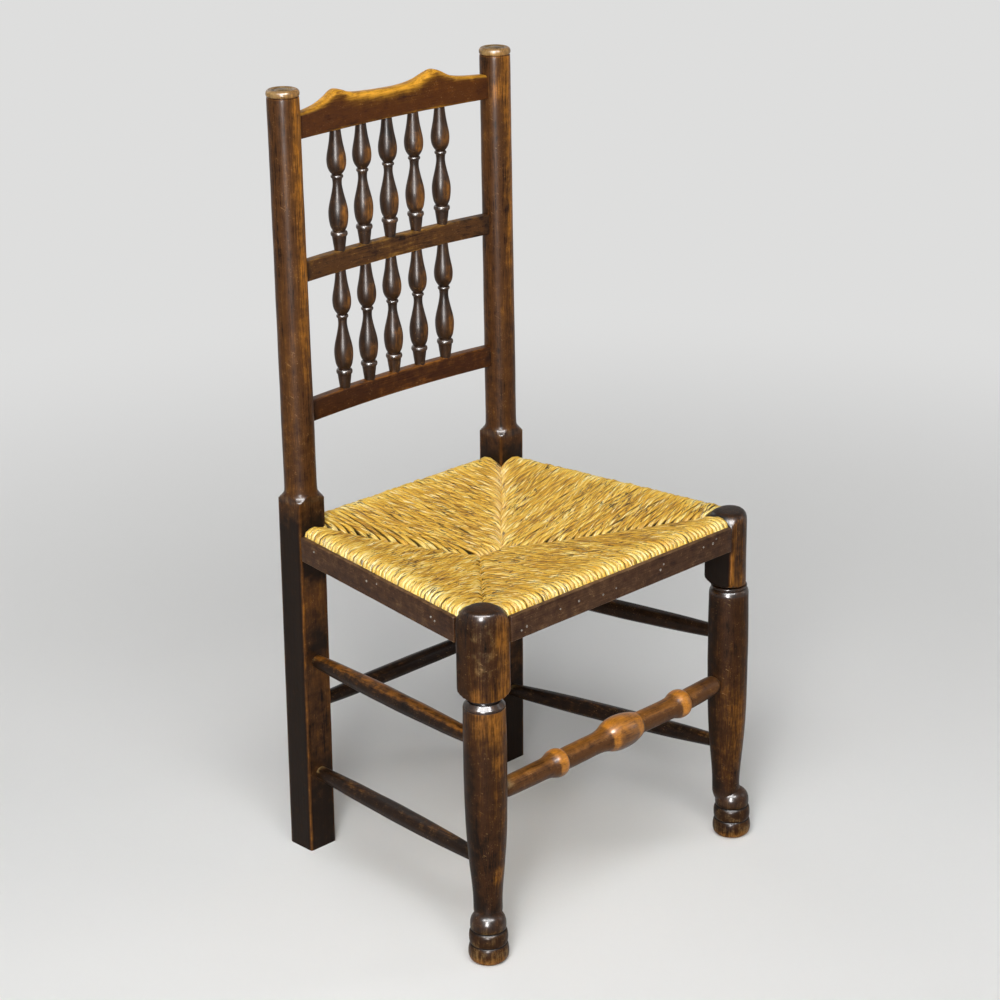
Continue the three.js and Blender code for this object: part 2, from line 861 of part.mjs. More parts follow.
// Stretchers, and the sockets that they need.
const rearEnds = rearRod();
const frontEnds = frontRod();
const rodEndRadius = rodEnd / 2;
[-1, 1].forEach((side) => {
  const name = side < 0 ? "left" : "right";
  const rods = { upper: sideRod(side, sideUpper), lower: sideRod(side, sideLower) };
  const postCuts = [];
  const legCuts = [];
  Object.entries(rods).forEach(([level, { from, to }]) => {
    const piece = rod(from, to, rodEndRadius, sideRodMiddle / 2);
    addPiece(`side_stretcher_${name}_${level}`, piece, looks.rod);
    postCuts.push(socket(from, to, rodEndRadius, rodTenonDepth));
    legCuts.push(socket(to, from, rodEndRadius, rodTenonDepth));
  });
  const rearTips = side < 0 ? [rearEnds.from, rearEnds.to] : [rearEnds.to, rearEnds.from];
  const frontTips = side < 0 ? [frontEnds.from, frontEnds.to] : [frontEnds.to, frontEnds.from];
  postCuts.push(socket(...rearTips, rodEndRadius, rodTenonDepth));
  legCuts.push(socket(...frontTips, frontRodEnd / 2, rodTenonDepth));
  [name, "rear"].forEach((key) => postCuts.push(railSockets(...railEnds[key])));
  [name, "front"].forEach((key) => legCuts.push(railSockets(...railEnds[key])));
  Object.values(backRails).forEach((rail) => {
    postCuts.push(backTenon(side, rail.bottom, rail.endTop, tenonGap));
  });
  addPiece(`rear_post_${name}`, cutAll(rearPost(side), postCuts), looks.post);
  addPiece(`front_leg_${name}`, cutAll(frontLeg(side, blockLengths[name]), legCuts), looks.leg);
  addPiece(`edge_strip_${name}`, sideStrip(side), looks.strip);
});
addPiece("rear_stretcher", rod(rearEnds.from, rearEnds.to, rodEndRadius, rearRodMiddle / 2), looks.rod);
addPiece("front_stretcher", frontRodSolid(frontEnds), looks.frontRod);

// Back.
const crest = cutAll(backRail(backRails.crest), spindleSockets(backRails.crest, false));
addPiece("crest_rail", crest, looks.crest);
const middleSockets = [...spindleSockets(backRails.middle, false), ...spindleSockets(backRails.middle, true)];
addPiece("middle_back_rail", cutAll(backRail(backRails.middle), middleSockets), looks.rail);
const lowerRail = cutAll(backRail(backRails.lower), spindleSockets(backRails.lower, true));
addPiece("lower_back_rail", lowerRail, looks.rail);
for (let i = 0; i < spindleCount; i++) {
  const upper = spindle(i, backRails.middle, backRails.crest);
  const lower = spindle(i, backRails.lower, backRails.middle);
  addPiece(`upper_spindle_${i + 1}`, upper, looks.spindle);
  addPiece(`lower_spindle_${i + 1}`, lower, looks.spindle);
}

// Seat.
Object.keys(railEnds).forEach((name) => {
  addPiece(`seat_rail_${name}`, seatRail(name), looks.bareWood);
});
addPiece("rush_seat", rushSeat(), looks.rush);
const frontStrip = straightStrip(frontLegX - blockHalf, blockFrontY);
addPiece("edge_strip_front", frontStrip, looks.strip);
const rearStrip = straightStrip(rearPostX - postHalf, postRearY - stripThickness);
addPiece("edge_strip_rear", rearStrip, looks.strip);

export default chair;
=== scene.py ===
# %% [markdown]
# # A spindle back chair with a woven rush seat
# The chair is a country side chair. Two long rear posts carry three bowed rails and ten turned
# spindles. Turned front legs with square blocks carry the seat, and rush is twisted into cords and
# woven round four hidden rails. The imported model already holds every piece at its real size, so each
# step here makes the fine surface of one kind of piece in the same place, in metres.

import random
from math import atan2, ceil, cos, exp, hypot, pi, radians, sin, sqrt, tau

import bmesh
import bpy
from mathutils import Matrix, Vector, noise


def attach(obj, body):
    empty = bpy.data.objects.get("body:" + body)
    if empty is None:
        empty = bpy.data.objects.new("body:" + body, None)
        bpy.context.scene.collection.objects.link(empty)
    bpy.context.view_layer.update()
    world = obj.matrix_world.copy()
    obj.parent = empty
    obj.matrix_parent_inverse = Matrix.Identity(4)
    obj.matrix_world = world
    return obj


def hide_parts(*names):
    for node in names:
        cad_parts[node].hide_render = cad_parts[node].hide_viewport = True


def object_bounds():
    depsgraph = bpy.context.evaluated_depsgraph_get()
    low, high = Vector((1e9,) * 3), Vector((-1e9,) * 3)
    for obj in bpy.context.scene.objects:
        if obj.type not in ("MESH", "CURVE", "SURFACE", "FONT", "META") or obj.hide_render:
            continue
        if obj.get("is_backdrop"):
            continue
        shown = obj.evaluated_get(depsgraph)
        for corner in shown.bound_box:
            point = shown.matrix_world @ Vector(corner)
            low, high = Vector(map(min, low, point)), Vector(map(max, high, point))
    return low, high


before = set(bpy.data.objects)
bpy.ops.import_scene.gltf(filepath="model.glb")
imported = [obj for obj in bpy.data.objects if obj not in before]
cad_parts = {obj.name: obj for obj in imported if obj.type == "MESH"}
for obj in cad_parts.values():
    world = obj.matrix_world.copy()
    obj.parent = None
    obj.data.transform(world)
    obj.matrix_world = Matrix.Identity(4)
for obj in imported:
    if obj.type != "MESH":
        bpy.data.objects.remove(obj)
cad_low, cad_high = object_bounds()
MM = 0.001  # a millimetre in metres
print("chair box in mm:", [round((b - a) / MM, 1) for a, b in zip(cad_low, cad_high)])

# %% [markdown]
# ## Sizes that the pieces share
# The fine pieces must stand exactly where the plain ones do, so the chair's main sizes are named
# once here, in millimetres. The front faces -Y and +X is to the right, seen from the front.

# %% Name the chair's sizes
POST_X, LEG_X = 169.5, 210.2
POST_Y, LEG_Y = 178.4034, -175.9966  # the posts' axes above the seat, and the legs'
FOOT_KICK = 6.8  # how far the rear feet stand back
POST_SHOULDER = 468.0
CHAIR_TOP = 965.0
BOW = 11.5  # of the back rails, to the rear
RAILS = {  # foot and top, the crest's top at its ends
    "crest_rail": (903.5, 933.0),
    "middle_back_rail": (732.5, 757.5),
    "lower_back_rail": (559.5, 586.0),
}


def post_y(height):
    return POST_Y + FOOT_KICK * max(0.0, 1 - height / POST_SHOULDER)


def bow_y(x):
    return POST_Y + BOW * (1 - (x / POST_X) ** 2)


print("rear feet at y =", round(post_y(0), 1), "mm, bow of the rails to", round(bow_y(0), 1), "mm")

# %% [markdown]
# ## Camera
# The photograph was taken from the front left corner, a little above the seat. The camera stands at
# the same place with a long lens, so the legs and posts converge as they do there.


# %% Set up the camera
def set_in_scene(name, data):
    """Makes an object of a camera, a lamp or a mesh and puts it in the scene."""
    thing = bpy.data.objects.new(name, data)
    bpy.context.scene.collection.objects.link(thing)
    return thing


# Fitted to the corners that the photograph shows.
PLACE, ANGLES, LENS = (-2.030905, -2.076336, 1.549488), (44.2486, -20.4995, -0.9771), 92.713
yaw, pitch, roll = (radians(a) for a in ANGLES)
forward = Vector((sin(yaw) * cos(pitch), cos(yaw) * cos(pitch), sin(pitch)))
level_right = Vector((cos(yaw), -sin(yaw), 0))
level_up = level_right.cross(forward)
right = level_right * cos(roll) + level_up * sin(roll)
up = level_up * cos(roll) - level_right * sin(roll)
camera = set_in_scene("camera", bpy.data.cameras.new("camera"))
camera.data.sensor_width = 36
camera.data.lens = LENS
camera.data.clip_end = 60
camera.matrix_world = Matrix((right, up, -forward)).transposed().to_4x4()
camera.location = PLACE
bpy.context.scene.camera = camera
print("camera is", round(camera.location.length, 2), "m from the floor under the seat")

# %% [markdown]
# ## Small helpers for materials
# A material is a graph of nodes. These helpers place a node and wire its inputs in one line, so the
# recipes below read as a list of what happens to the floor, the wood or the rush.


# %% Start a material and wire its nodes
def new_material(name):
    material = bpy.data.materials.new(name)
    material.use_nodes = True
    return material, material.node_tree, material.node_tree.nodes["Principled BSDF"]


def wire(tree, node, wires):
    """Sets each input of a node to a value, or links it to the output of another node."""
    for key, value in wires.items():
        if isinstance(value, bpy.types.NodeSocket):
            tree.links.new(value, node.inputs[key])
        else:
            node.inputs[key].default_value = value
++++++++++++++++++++
▸ **TASK REQUIREMENTS**: Transcribe the lines beginning at the one that contains "const lower = spindle(i, backRails.lower, backRails.middle);" and ending at the one that contains "cad_parts[node].hide_render = cad_parts[node].hide_viewport", with nothing added or left out.

▸ **REPLY**:
  const lower = spindle(i, backRails.lower, backRails.middle);
  addPiece(`upper_spindle_${i + 1}`, upper, looks.spindle);
  addPiece(`lower_spindle_${i + 1}`, lower, looks.spindle);
}

// Seat.
Object.keys(railEnds).forEach((name) => {
  addPiece(`seat_rail_${name}`, seatRail(name), looks.bareWood);
});
addPiece("rush_seat", rushSeat(), looks.rush);
const frontStrip = straightStrip(frontLegX - blockHalf, blockFrontY);
addPiece("edge_strip_front", frontStrip, looks.strip);
const rearStrip = straightStrip(rearPostX - postHalf, postRearY - stripThickness);
addPiece("edge_strip_rear", rearStrip, looks.strip);

export default chair;
=== scene.py ===
# %% [markdown]
# # A spindle back chair with a woven rush seat
# The chair is a country side chair. Two long rear posts carry three bowed rails and ten turned
# spindles. Turned front legs with square blocks carry the seat, and rush is twisted into cords and
# woven round four hidden rails. The imported model already holds every piece at its real size, so each
# step here makes the fine surface of one kind of piece in the same place, in metres.

import random
from math import atan2, ceil, cos, exp, hypot, pi, radians, sin, sqrt, tau

import bmesh
import bpy
from mathutils import Matrix, Vector, noise


def attach(obj, body):
    empty = bpy.data.objects.get("body:" + body)
    if empty is None:
        empty = bpy.data.objects.new("body:" + body, None)
        bpy.context.scene.collection.objects.link(empty)
    bpy.context.view_layer.update()
    world = obj.matrix_world.copy()
    obj.parent = empty
    obj.matrix_parent_inverse = Matrix.Identity(4)
    obj.matrix_world = world
    return obj


def hide_parts(*names):
    for node in names:
        cad_parts[node].hide_render = cad_parts[node].hide_viewport = True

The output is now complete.